L’abandon des détenus souffrant de troubles mentaux en France
Il est des sujets qui ne semblent jamais faire partie du débat public, qui ne font jamais le « buzz ». Il est des personnes auxquelles on ne s’intéresse guère, qui ne sont pas traitées comme si elles faisaient partie de notre société. C’est notamment le cas des personnes détenues, c’est aussi souvent la situation des personnes connaissant des troubles mentaux. Inutile de dire que quand elles cumulent les deux, la situation est pire. Pourtant, aujourd’hui, je souhaite souligner la décision de la Cour européenne des Droits de l’Homme qui est venue une nouvelle fois condamner la France en vertu de ses conditions de détentions et qui par là même reconnaît la dignité de toute personne humaine.
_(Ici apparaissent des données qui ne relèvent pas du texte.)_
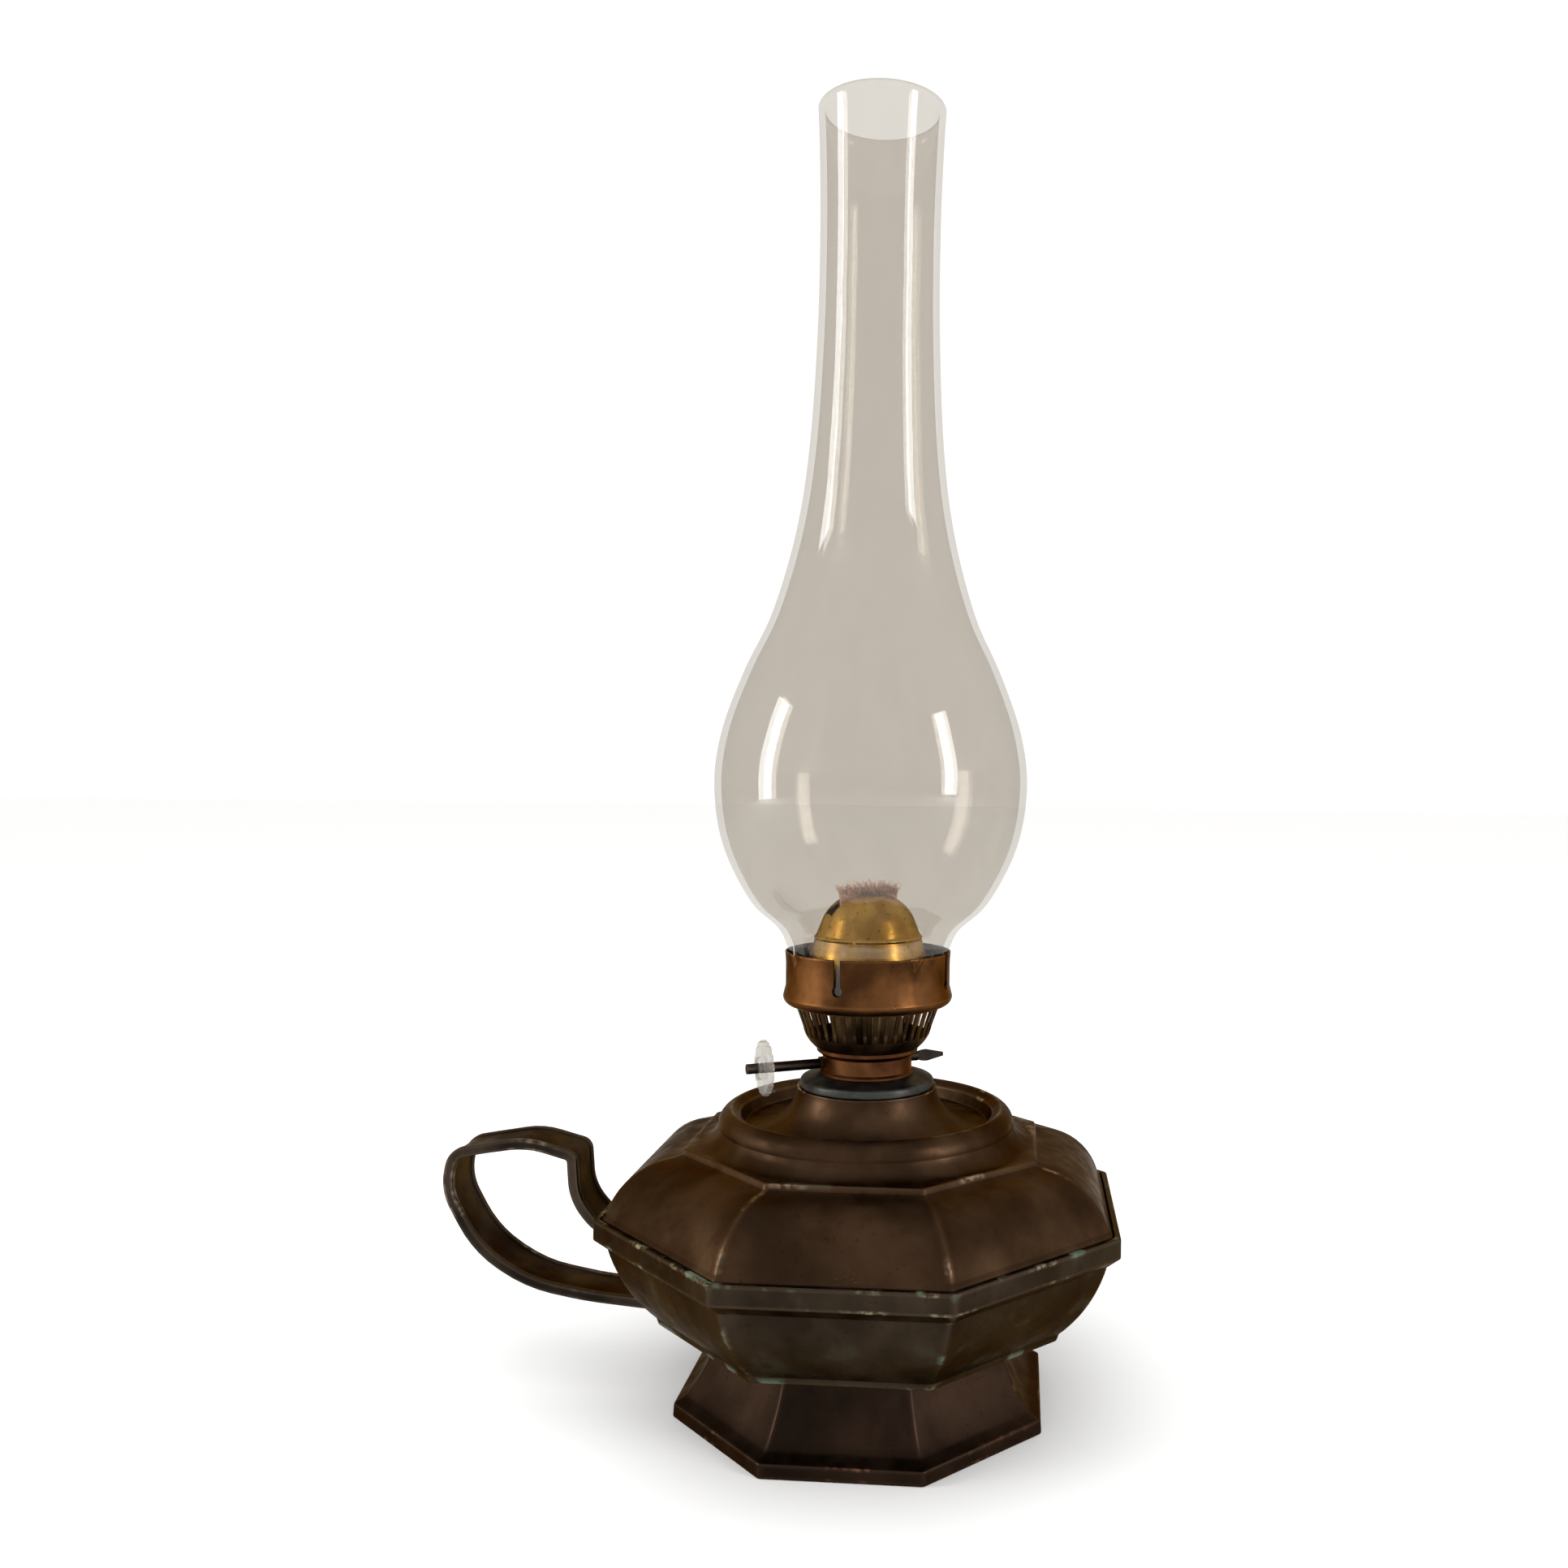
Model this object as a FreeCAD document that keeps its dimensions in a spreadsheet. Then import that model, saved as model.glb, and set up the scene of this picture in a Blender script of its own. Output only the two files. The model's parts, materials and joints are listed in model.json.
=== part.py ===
import FreeCAD, Part
import math
import os
import Sketcher
from FreeCAD import Placement, Rotation, Vector

# A small oil hand lamp: an octagonal metal tank on an octagonal foot, a strap handle, a flat wick
# burner screwed into a collar, and a glass chimney. Millimetres, +Z up, the lamp's axis is Z and the
# foot's underside is Z = 0. The octagon's flats face +X, -X, +Y and -Y. The handle is towards -X.
# A size that ends in "_flat" is half the distance across an octagon's flats.

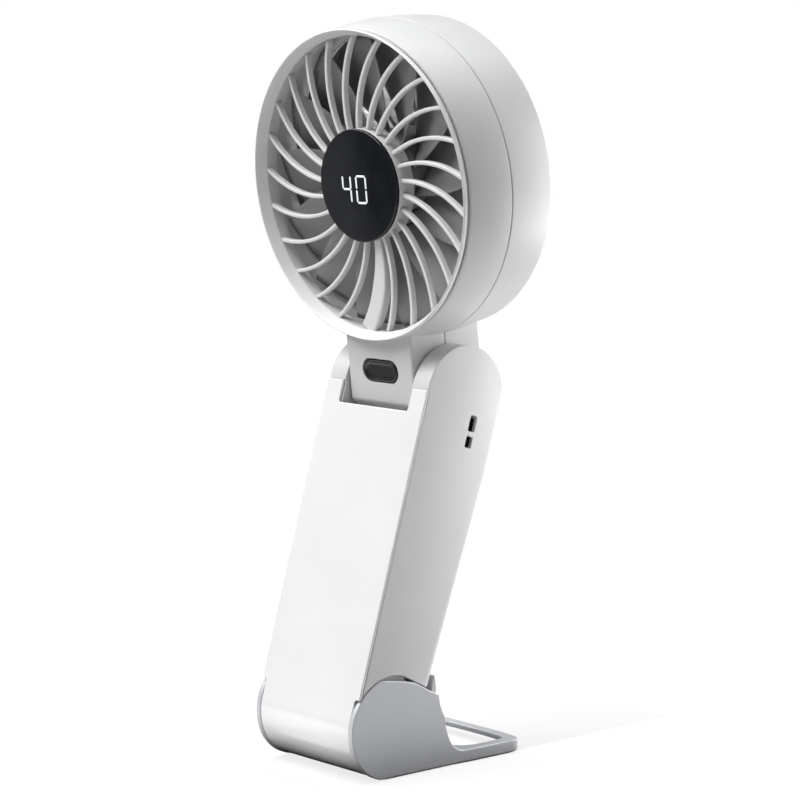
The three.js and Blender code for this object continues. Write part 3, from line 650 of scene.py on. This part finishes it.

Dans une decision rendue jeudi 23 février 2012, la Cour de Strasbourg a en effet sanctionné le défaut d’un suivi psychiatrique constant entre 2005 et 2009 à un détenu souffrant de schizophrénie ayant entrainé une deterioration significative de son état de santé.
Elle a qualifié cette alternance de périodes d’incarcération et de courts séjours en centre psychiatrique de traitement dégradant ou inhumain et par suite a condamné la France pour violation des stipulations de l’article 3 de la Convention européenne de sauvegarde des Droits de l’Homme et des libertés fondamentales.
La Cour condamne ici la France uniquement pour ce cas précis insistant notamment sur la gravité de la pathologie, sur le danger que représentait le requérant pour les autres et pour lui-même et sur les caractéristiques locales du lieu de détention en cause.
Toutefois, cette décision de justice devrait, à mon sens, retentir comme une véritable sonnette d’alarme. On ne peut aujourdhui nier l’urgence de s’emparer d’une telle question sociétale. Le dernier rapport publié par le Sénat, intitulé « Prisons et troubles mentaux, comment remédier aux dérives du système français », comporte en effet un paragraphe intitulé comme suit : « Un constat alarmant : un grand nombre de détenus souffrent de troubles mentaux sans être pris en charge dans de bonnes conditions. » Nous sommes, par ailleurs, soumis à de fermes obligations européennes puisque les Règles pénitentiaires européennes de 2006 (Recommandation REC(2006)2), mentionnent que les détenus souffrant de troubles mentaux graves doivent pouvoir être placés et soignés dans un service hospitalier doté de l’équipement adéquat et disposant d’un personnel qualifié.
Pourtant, la situation s’est largement détériorée ces 5 dernières années. Ainsi, ce que la Cour condamne, à travers cet arrêt, c’est l’abandon par les autorités françaises de l’engagement d’une politique qui viendrait répondre à la misère à laquelle sont confrontés les détenus eux-mêmes, mais aussi les autres détenus et les personnels de ces établissements pénitentiaires, qui sont aujourd’hui dans un profond désarroi et qui sont en danger chaque jour dans de telles conditions.
Le Monde relevait dernièrement qu’avec 64 711 personnes incarcérées au 1er novembre 2011, nous allions battre le record d’incarcération. Encore un triste record lorsqu’on sait que la capacité d’accueil des prisons françaises est de 57 268 places et que cette surpopulation carcérale conduit nécessairement aux conséquences très inquiétantes et aux drames humains que nous venons de relater.
Il y a véritablement urgence ! C’est pourquoi, je me joins ici à la voix des associations et des syndicats qui militent depuis de longues années déjà pour soient engagées de véritables réflexions notamment sur la mise en place d’un véritable plan d’urgence « santé » en collaboration avec le secteur hospitalier, en particulier en psychiatrie, mais aussi sur la situation matérielle des lieux de détention avec comme objectif l’encellulement individuel et encore sur la recherche de toutes les solutions d’aménagement des peines avec un droit d’accès individuel pour chaque détenu à mi-peine.